--- Start of Records supplied ---

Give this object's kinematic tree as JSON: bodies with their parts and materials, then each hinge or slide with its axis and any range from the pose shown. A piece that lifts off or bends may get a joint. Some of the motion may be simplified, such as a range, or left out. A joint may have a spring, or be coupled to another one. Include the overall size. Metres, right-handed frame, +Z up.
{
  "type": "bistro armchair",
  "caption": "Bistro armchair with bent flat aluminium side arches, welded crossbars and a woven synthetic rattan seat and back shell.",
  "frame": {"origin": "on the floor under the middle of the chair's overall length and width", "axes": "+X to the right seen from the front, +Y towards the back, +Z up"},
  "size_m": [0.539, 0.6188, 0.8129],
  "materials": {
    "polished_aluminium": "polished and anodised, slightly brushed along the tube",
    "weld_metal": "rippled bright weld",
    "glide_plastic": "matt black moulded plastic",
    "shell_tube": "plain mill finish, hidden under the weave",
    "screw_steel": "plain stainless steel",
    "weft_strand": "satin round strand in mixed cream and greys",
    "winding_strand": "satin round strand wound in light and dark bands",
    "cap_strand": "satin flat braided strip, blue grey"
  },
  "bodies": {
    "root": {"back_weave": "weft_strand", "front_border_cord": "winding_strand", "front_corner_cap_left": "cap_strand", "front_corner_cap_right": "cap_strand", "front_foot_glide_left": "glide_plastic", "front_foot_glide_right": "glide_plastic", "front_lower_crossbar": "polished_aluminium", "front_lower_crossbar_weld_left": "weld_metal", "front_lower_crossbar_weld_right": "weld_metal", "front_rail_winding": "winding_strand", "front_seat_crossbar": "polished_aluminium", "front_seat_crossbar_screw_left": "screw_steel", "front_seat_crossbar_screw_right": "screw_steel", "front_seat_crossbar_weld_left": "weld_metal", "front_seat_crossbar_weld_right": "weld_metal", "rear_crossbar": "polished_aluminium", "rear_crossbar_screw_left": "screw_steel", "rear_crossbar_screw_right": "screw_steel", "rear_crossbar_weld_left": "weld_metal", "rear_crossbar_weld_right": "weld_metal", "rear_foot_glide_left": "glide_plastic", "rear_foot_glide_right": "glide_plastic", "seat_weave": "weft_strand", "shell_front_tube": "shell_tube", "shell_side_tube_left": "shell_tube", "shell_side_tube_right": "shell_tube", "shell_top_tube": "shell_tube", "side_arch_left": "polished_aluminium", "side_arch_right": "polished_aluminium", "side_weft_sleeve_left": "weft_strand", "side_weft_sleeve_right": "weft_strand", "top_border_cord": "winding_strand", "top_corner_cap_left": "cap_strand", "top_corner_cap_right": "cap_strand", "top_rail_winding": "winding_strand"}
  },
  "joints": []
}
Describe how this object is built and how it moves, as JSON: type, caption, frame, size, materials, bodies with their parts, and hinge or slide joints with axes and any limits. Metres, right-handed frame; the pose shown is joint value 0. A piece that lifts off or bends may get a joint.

--- End of Records supplied ---

## Written request:
From the records above, extract every line exactly as it stands.

## Reply to the task:
Give this object's kinematic tree as JSON: bodies with their parts and materials, then each hinge or slide with its axis and any range from the pose shown. A piece that lifts off or bends may get a joint. Some of the motion may be simplified, such as a range, or left out. A joint may have a spring, or be coupled to another one. Include the overall size. Metres, right-handed frame, +Z up.
{
  "type": "bistro armchair",
  "caption": "Bistro armchair with bent flat aluminium side arches, welded crossbars and a woven synthetic rattan seat and back shell.",
  "frame": {"origin": "on the floor under the middle of the chair's overall length and width", "axes": "+X to the right seen from the front, +Y towards the back, +Z up"},
  "size_m": [0.539, 0.6188, 0.8129],
  "materials": {
    "polished_aluminium": "polished and anodised, slightly brushed along the tube",
    "weld_metal": "rippled bright weld",
    "glide_plastic": "matt black moulded plastic",
    "shell_tube": "plain mill finish, hidden under the weave",
    "screw_steel": "plain stainless steel",
    "weft_strand": "satin round strand in mixed cream and greys",
    "winding_strand": "satin round strand wound in light and dark bands",
    "cap_strand": "satin flat braided strip, blue grey"
  },
  "bodies": {
    "root": {"back_weave": "weft_strand", "front_border_cord": "winding_strand", "front_corner_cap_left": "cap_strand", "front_corner_cap_right": "cap_strand", "front_foot_glide_left": "glide_plastic", "front_foot_glide_right": "glide_plastic", "front_lower_crossbar": "polished_aluminium", "front_lower_crossbar_weld_left": "weld_metal", "front_lower_crossbar_weld_right": "weld_metal", "front_rail_winding": "winding_strand", "front_seat_crossbar": "polished_aluminium", "front_seat_crossbar_screw_left": "screw_steel", "front_seat_crossbar_screw_right": "screw_steel", "front_seat_crossbar_weld_left": "weld_metal", "front_seat_crossbar_weld_right": "weld_metal", "rear_crossbar": "polished_aluminium", "rear_crossbar_screw_left": "screw_steel", "rear_crossbar_screw_right": "screw_steel", "rear_crossbar_weld_left": "weld_metal", "rear_crossbar_weld_right": "weld_metal", "rear_foot_glide_left": "glide_plastic", "rear_foot_glide_right": "glide_plastic", "seat_weave": "weft_strand", "shell_front_tube": "shell_tube", "shell_side_tube_left": "shell_tube", "shell_side_tube_right": "shell_tube", "shell_top_tube": "shell_tube", "side_arch_left": "polished_aluminium", "side_arch_right": "polished_aluminium", "side_weft_sleeve_left": "weft_strand", "side_weft_sleeve_right": "weft_strand", "top_border_cord": "winding_strand", "top_corner_cap_left": "cap_strand", "top_corner_cap_right": "cap_strand", "top_rail_winding": "winding_strand"}
  },
  "joints": []
}
Describe how this object is built and how it moves, as JSON: type, caption, frame, size, materials, bodies with their parts, and hinge or slide joints with axes and any limits. Metres, right-handed frame; the pose shown is joint value 0. A piece that lifts off or bends may get a joint.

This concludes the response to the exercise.